Smoking Still Big in Cuba

Daniel Benítez  (Cafe Fuerte)

Cuban smokers. The habit is common among young people.
Cuban smokers. The habit is common among young people.

HAVANA TIMES — According to a survey conducted by the Cuban Ministry of Public Health (MINSAP), more than 50 percent of Cuba’s population is exposed to the harmful effects of cigarette smoke, as one of every four persons over 15 is an active smoker.

The study revealed that three out of every 10 men are smokers and that 16 percent of all Cuban women are nicotine addicts. Dr. Patricia Varona, coordinator of MINSAP’s Special Lung Cancer Work Group, offered the Agencia Cubana de Noticias (“Cuban News Agency”) this information and said that nine million people were interviewed as part of the health department’s third survey on risk factors associated to smoking.

Nicotine addiction accounts for more than 80 percent of lung cancer cases and deaths among the island’s population.

Dr. Varona added that the survey also gathered data such as gender, age, skin color, educational level and profession.

Early Starters

The results of this study revealed to government entities that smoking habits are least common among university students, while people aged 40 to 50 constitute the country’s largest group of smokers.

The survey showed that the average starting age is 17. An expert pointed out, however, that there has been a 17 percent increase in the number of people who start smoking between the age of 13 and 15.

Two years ago, the World Smoking Survey, conducted by MINSAP in Cuba, revealed that young people in Cuba are among the heaviest smokers in all of Latin America. A total of 3,000 students in 456 different secondary schools across the country were interviewed as part of the survey.

According to the data provided by Varona, some 1,500 Cubans die every year of lung cancer and heart disease alone. Both conditions are closely linked to tobacco consumption. Malign tumors and heart conditions are the country’s two major causes of death. In 2013, they claimed the lives of 45,519 people.

The dangerous habit can also cause cancer of the pharynges, larynges, esophagus, bladder, urinary and biliary tracts, pancreas, kidney, stomach, liver and cervix.
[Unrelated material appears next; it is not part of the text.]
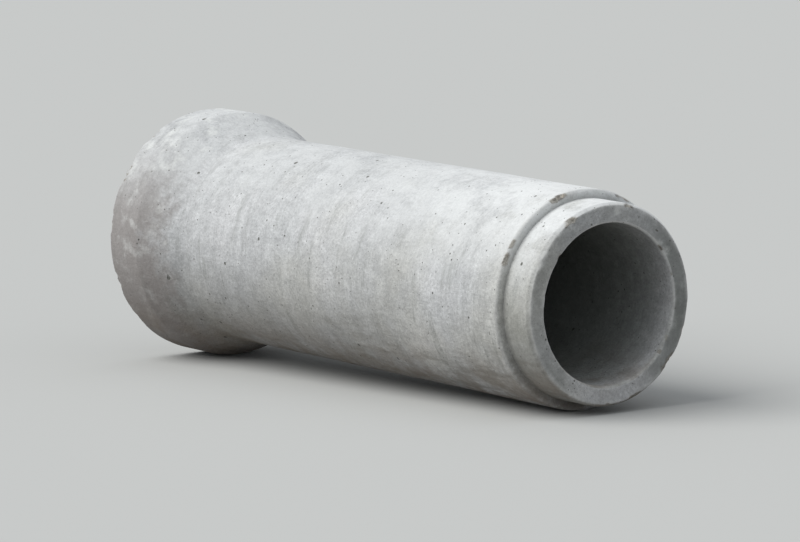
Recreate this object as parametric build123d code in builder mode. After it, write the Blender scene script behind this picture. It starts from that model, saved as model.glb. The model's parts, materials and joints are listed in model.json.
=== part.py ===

2 thoughts on “Smoking Still Big in Cuba

  • What you are referring to in the US is imposing a ‘sin tax’ to discourage smokers from purchasing cigarettes as well as to raise funds to pay for anti-smoking campaigns. In Cuba, the Castro regime seems to take a different perspective on public ‘vices’ like smoking and drinking. Early on in the revolution, the Castros realized that in their effort to placate the masses, easy access to cigarettes, rum and prostitution went a long way toward keeping people calm and quiet. As a result, there will always be cheap cigarettes, cheap rum and cheap sex available to meet public demand despite public anti-smoking campaigns, warning labels on rum bottles and a tepid policing of prostitution. Marie Antoinette said “let them eat cake” and Fidel says “let ’em smoke, drink and get laid”.

  • When I was in Cuba, I was quite surprised at the price of cigarettes. 0.30 CUC for cheap cigarettes all the way up to 3.50CUC for Lucky Strikes. I ended up purchasing a pack of H. Upmann Cigarettes from a machine for 0.60CUC, and before I knew it, I had smoked the whole pack. I spent the next six months fending off nicotine cravings every time I walked outside.
    Long story short, I bought the cigarettes because they were so cheap. While I realize it is a significant cost at Cuba’s current average salary, it still becomes very easy to start smoking simply out of boredom. Maybe it is time to adjust how cigarettes are sold to the public. Changes in cigarette cost structure as well as public health movements to help with quitting have been quite successful in the US.